Ouch. Ouch. Ouch.   

Actually I think I might have said something else repeatedly that cannot be typed.  Or repeated by my 2 year old.   

It is a strange phenomenon when things are really good in some areas, they must be really bad in others? 

Monday, October 4, 2010

Celebration of Family

It started with a trickle of company, crested with a house full of guests, and ended with grateful hugs and sad goodbyes.  And at a time when it could have just as easily been snowing, the son shone with a warmth that was far more reminiscent of a glorious July day than early October.  It was a weekend to remember.

First, we celebrated Tanner beginning his transition from child to man.  His "Rite Of Passage" 13th birthday weekend. 

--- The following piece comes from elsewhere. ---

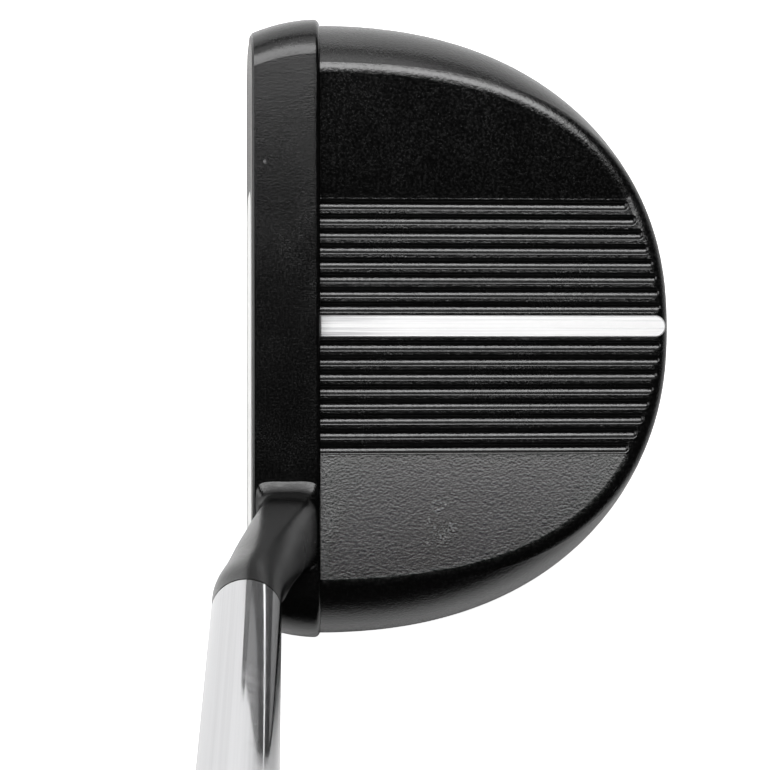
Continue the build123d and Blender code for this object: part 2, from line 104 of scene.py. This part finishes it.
def blend_colours(tree, share, first, second):
    """
    The first colour where the share is 0, and the second where it is 1. The Mix node has the same
    socket names for each kind of value, so its colours are found by number.
    """
    mix = add(tree, "Mix", {0: share}, data_type="RGBA")
    for socket, colour in ((mix.inputs[6], first), (mix.inputs[7], second)):
        if isinstance(colour, bpy.types.NodeSocket):
            tree.links.new(colour, socket)
        else:
            socket.default_value = (*colour, 1)
    return mix.outputs[2]


def start_group(name, inputs, outputs):
    """A shader group with number inputs and outputs, with its two end nodes."""
    group = bpy.data.node_groups.new(name, "ShaderNodeTree")
    for socket, value in inputs.items():
        made = group.interface.new_socket(socket, in_out="INPUT", socket_type="NodeSocketFloat")
        made.default_value = value
    for socket in outputs:
        group.interface.new_socket(socket, in_out="OUTPUT", socket_type="NodeSocketFloat")
    return group, group.nodes.new("NodeGroupInput"), group.nodes.new("NodeGroupOutput")


def use_group(tree, group, **values):
    """A group placed in a material. Underscores in the values' names stand for spaces."""
    node = tree.nodes.new("ShaderNodeGroup")
    node.node_tree = group
    for name, value in values.items():
        socket = node.inputs[name.replace("_", " ")]
        if isinstance(value, bpy.types.NodeSocket):
            tree.links.new(value, socket)
        else:
            socket.default_value = value
    return node


def make_blasted_skin():
    """
    Blasted metal under its coat. Round pebbles and fine noise stand on a slow unevenness. Height is
    about 0 to 1, and Tone is about 1.
    """
    group, entry, leave = start_group("blasted skin", {"Dents per metre": 3000.0}, ("Height", "Tone"))
    place = add(group, "TexCoord").outputs["Object"]
    fine = add(group, "TexNoise", {"Vector": place, "Detail": 3.0, "Roughness": 0.65})
    group.links.new(entry.outputs["Dents per metre"], fine.inputs["Scale"])
    slow = add(group, "TexNoise", {"Vector": place, "Scale": 140.0, "Detail": 3.0, "Roughness": 0.55})
    pebbles = add(group, "TexVoronoi", {"Vector": place})
    group.links.new(entry.outputs["Dents per metre"], pebbles.inputs["Scale"])
    domes = from_to(group, pebbles.outputs["Distance"], 0.1, 0.65, 0.22, 0.0)
    grain = calculate(group, "ADD", fine.outputs[0], domes)
    height = calculate(group, "MULTIPLY_ADD", slow.outputs[0], 0.25, grain)
    group.links.new(height, leave.inputs["Height"])
    group.links.new(from_to(group, fine.outputs[0], 0.3, 0.7, 0.8, 1.2), leave.inputs["Tone"])
    return group


def make_chips():
    """Small knocks through a coating: a few cells of a Voronoi pattern hold one ragged spot each."""
    inputs = {"Cells per metre": 120.0, "Share": 0.1, "Size": 0.1}
    group, entry, leave = start_group("chips", inputs, ("Mask",))
    place = add(group, "TexCoord").outputs["Object"]
    ragged = add(group, "TexNoise", {"Vector": place, "Scale": 2600.0, "Detail": 2.0}).outputs["Color"]
    reach = (0.0002, 0.0002, 0.0002)
    shift = add(group, "VectorMath", {0: ragged, 1: reach}, operation="MULTIPLY").outputs[0]
    bent = add(group, "VectorMath", {0: place, 1: shift}, operation="ADD").outputs[0]
    cells = add(group, "TexVoronoi", {"Vector": bent})
    group.links.new(entry.outputs["Cells per metre"], cells.inputs["Scale"])
    chosen = add(group, "SeparateColor", {0: cells.outputs["Color"]})
    kept = calculate(group, "LESS_THAN", chosen.outputs[0], entry.outputs["Share"])
    size = calculate(group, "MULTIPLY", chosen.outputs[1], entry.outputs["Size"])
    spot = calculate(group, "LESS_THAN", cells.outputs["Distance"], size)
    group.links.new(calculate(group, "MULTIPLY", kept, spot), leave.inputs["Mask"])
    return group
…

A tradition we started with our oldest child, gleaned from the traditions of other families and other cultures.  We surround our sons with some of the most important men in their life.  Men they love and men they respect.  Each man given a task of imparting their own unique wisdom of how to become a man on the topics of Faith, Sex and Dating, Character, Work Ethic and Family.  And each son, nervous before it starts, has been glowing with pride at the end. 


I cannot say enough what it means to me as a mother of so many sons to see them cherished by others.  Our family ties are not determined by blood or race or location, and these men, family by choice and commitment,  come from far and wide because they love my children. 

And Sunday our focus turned to our daughters and their addition to our family.  Our chance to stand before our church family and thank them for their support, and to make a commitment to raise the girls to the very best of our abilties before God and man.

It was crowded and busy and very, very loud around here this weekend.  And I loved every.single.minute.  Kids might have had to sleep on the floor of the laundry room, and the 9 year old crammed into the toddler bed he was sharing with his sister was only SUPER CUTE for the first half of the night and cooking large meals and endless bags of garbage was alot of work, but it was worth every minute.  It was good. 

A time to celebrate.  Days to remember.